Turkey's Albaraka Türk is targeting Europe's Muslim community with the launch of an interest-free digital banking app. "Insha" is initially being rolled out in Germany ahead of a Europe-wide expansion. It features a document-free account opening process and comes complete with a debit card. In addition to financial products, the app offers a range of Islamic-friendly services including a Zakat Calculator and a "Nearest Mosque" locator. Meliksah Utku, general manager at Albaraka Türk, says that the insha project marks the first step in the bank’s strategic entry into the European market.
According to the latest Cerulli Associates research, Shariah-compliant investments are gaining further ground in Asia. Growth continues to be concentrated in South-East Asia, with Malaysia remaining at the forefront with $28.4bn in Shariah mutual fund assets under management (AUM) in 2017. Last year, Malaysia’s Securities Commission launched a five-year blueprint to grow the sector. Indonesia grew its Shariah mutual fund market by 90% to nearly $2bn in AUM in 2017. Besides allowing Shariah funds to fully invest overseas, market regulator Otoritas Jasa Keuangan (OJK) recently introduced a framework requiring fund managers to carve out dedicated units to manage existing Shariah funds.

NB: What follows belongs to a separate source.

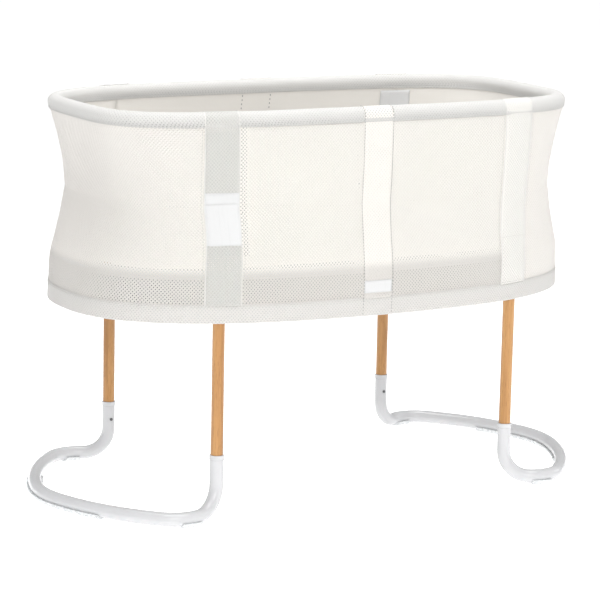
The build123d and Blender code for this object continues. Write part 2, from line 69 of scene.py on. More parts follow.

The Cerulli survey shows that asset managers in the country expect demand for Shariah investments to come mostly from insurers and pensions over the next few years.
The aggregate primary issuance of bonds and sukuk by GCC entities increased by 9.64 per cent to $95.25 billion in first half of 2018, compared to the same period in 2017.

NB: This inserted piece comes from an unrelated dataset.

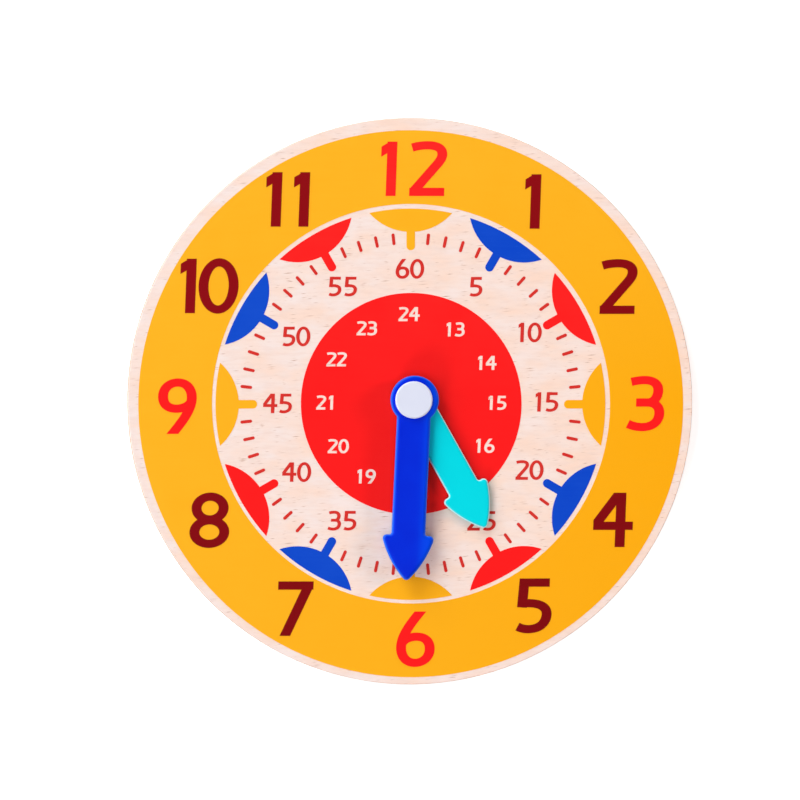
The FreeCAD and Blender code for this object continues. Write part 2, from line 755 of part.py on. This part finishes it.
def numerals(name, style, labels, height, thickness):
    """Solids of all the numbers of one print, from labels of text, place and digit gap."""
    pen = Pen(style, thickness)
    solids = []
    for text, x, y, gap in labels:
        solids += pen.number(text, x, y, gap)
    feature = doc.addObject("Part::Feature", name)
    feature.Label = name
    feature.Shape = Part.makeCompound(solids)
    place = vector(-size["numeral_left"].value, -size["print_drop"].value, height.value)
    feature.Placement = FreeCAD.Placement(place, FreeCAD.Rotation())
    return feature


def ring_of(labels, radius):
    """Places the twelve labels of a ring round the dial, the first at 1 o'clock."""
    placed = []
    for hour, (text, right, above, gap) in enumerate(labels, start=1):
        turn = math.radians(STEP * hour)
        x, y = radius.value * math.sin(turn), radius.value * math.cos(turn)
        placed.append((text, x + right, y + above, gap))
    return placed


def make_centre_disc():
    """Red disc that stops at the bore, with the numbers 13 to 24 left open to the wood."""
    blank = new_body("centre_disc_blank", face_height, size["print_right"], -size["print_drop"])
    disc = new_sketch(blank, "centre_disc")
    circle(disc, centre_disc_radius * 2)
    circle(disc, size["board_bore"],
           (PIVOT[0] - size["print_right"], PIVOT[1] + size["print_drop"]))
    pad(blank, disc, size["ink_thickness"])
    openings = numerals("afternoon_openings", "afternoon", ring_of(AFTERNOON_LABELS, afternoon_radius),
                        face_height, size["ink_thickness"].value)
    cut = doc.addObject("Part::Cut", "print_centre_disc")
    cut.Label = "print_centre_disc"
    cut.Base = blank
    cut.Tool = openings
    return cut


def make_parts():
    ink = size["ink_thickness"].value
    hours = ring_of(HOUR_LABELS, hour_radius)
    red_hours = [label for label in hours if label[0] in RED_HOURS]
    maroon_hours = [label for label in hours if label[0] not in RED_HOURS]
    return [
        make_board(),
        make_retainer(),
        make_washer("hour_hand_washer", ink_height),
        make_hand("hour", hour_height),
        make_washer("minute_hand_washer", minute_washer_height),
        make_hand("minute", minute_height, size["minute_boss_height"]),
        make_cap(),
        make_band(),
        make_petals("yellow", 0),
        make_petals("blue", 1),
        make_petals("red", 2),
        make_ticks(),
        make_centre_disc(),
        numerals("print_minute_numerals", "minute", ring_of(MINUTE_LABELS, minute_radius),
                 face_height, ink),
        numerals("print_hour_numerals_red", "hour", red_hours, ink_height, ink),
        numerals("print_hour_numerals_maroon", "hour", maroon_hours, ink_height, ink),
    ]


def check_and_export(parts):
    doc.recompute()
    failed = [thing.Name for thing in doc.Objects if {"Invalid", "Error"} & set(thing.State)]
    if failed:
        raise RuntimeError(f"failed objects: {failed}")
    for part in parts:
        if part.Shape.isNull() or not part.Shape.isValid() or not part.Shape.Solids:
            raise RuntimeError(f"{part.Label} has no valid solid")
    os.makedirs("parts", exist_ok=True)
    for part in parts:
        part.Shape.exportStep(f"parts/{part.Label}.step")
        print(f"{part.Label}: {len(part.Shape.Solids)} solids, {part.Shape.Volume:.1f} mm3")


check_and_export(make_parts())
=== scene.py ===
import bpy
import json
import math
from mathutils import Matrix, Vector

# Wooden teaching clock, seen from straight in front. The CAD nodes carry every shape;
# this scene gives them their materials, the floor, the lamps and the camera.

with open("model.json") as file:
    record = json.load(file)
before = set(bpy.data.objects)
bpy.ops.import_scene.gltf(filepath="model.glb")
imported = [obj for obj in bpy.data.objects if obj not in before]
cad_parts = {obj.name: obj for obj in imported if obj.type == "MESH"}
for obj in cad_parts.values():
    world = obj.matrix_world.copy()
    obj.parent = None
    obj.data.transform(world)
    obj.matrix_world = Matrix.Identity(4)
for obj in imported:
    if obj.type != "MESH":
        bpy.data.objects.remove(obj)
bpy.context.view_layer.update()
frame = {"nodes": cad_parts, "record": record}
nodes = frame["nodes"]

MM = 0.001
WHITE = (1, 1, 1, 1)


def srgb(red, green, blue):
    """Scene colour of an 8-bit screen colour."""
    levels = [value / 255 for value in (red, green, blue)]
    return tuple(v / 12.92 if v <= 0.04045 else ((v + 0.055) / 1.055) ** 2.4 for v in levels) + (1,)


# ---- materials ----

# The part's own sizes that the materials follow, in millimetres and radians.
BOARD_RADIUS = 150.0
BOARD_THICKNESS = 8.0
MINUTE_HAND_TURN = 0.0471     # how far the minute hand stands past 6 o'clock
MINUTE_HAND_MIDLINE = 1.515   # X of its midline once that turn is undone
SHEEN_FROM = 2.5            # right of that midline a painted sheen lightens the hand from here
SHEEN_TO = 9.5              # to here

GRAIN_SLOPE = 0.07            # of the flecks against the level, in radians
FLECK_DEPTH = 30.0            # how far a fleck reaches into the board
EDGE_BELOW = 0.35             # plies show where the surface looks out less than this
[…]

Gulf Finance House (GFH) has fully settled its $200 million (Dh734 million) sukuk, which was originally drawn in 2007. The facility, which had its final maturity in July 2018, has now been settled with a recent payment of an outstanding amount of $34 million. GFH posted a 9% increase in its consolidated net profit for the first quarter to March. The total net profit rose to $36.89 million (Dh135.5 million) in the three months to March up from $33.55 million in the first quarter of 2017.

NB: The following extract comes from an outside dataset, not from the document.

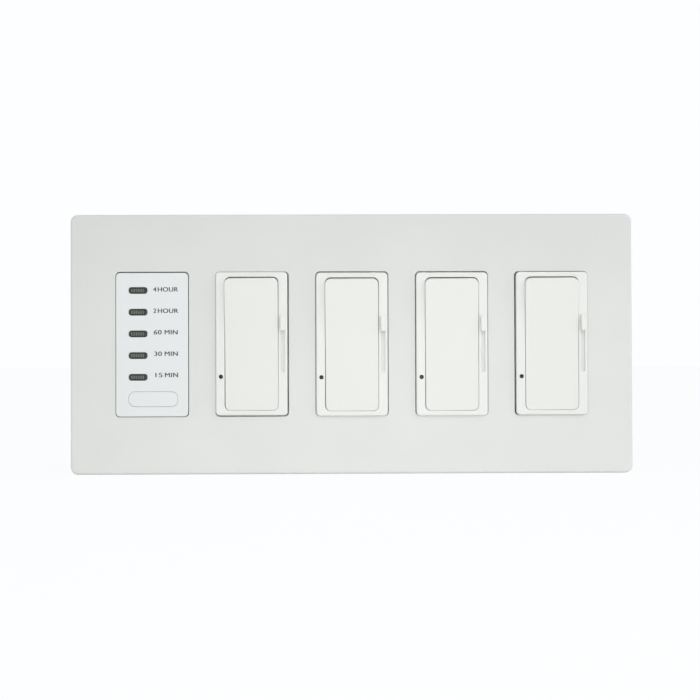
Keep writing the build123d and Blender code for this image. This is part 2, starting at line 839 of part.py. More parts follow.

Al Jalila Foundation has received a donation of Dh3 million from Dubai Islamic Bank (DIB) to support it’s Aawen (treatment) programme. Since its inception in 2013, Al Jalila Foundation has supported 467 patients from 36 nationalities, including 190 children, and invested Dh34 million to provide relief to patients who suffer from chronic illnesses. The treatment costs for patients, newborn to 90 years of age, have ranged from to Dh20,000 to Dh250,000 per individual.
Sigma Pensions has commenced plans to boost investments in private equity through Sharia Funds. Chairman Mark Collier stated this in a conference hosted by the firm recently in Lagos. According to Collier, there is huge interest in Sharia Funds, and Sigma is interested in providing greater choices for its investors and contributors. Sigma CEO David Uduanu said it was vital to discuss ways to increase the penetration of pension funds in private equity. He said Sigma Pensions has started a conversation between the pension funds and the private equity industry that would lead to more investments of pension funds in private equity and more investment of private equities in Nigerian SME’s.
The Central Bank of Kenya (CBK) is asked to enact a sector-specific legislation tailored to Islamic finance sector to monitor and regulate transactions. According to Jacqueline Wangui, Partner at MMC Africa Law, the absence of specific legislation on Islamic finance is in itself a hindrance to the realization of the financial benefits. Wangui proposed that embedding a Shariah council within the structure of the CBK could go a long way. The Sharia council would constitute of local and international Islamic scholars to sit in an advisory capacity with the aim of producing a congruent regulatory framework for Islamic financing. Currently, there is no overall regulator at the level of the CBK appointed to specifically oversee the management of Islamic financing and its products.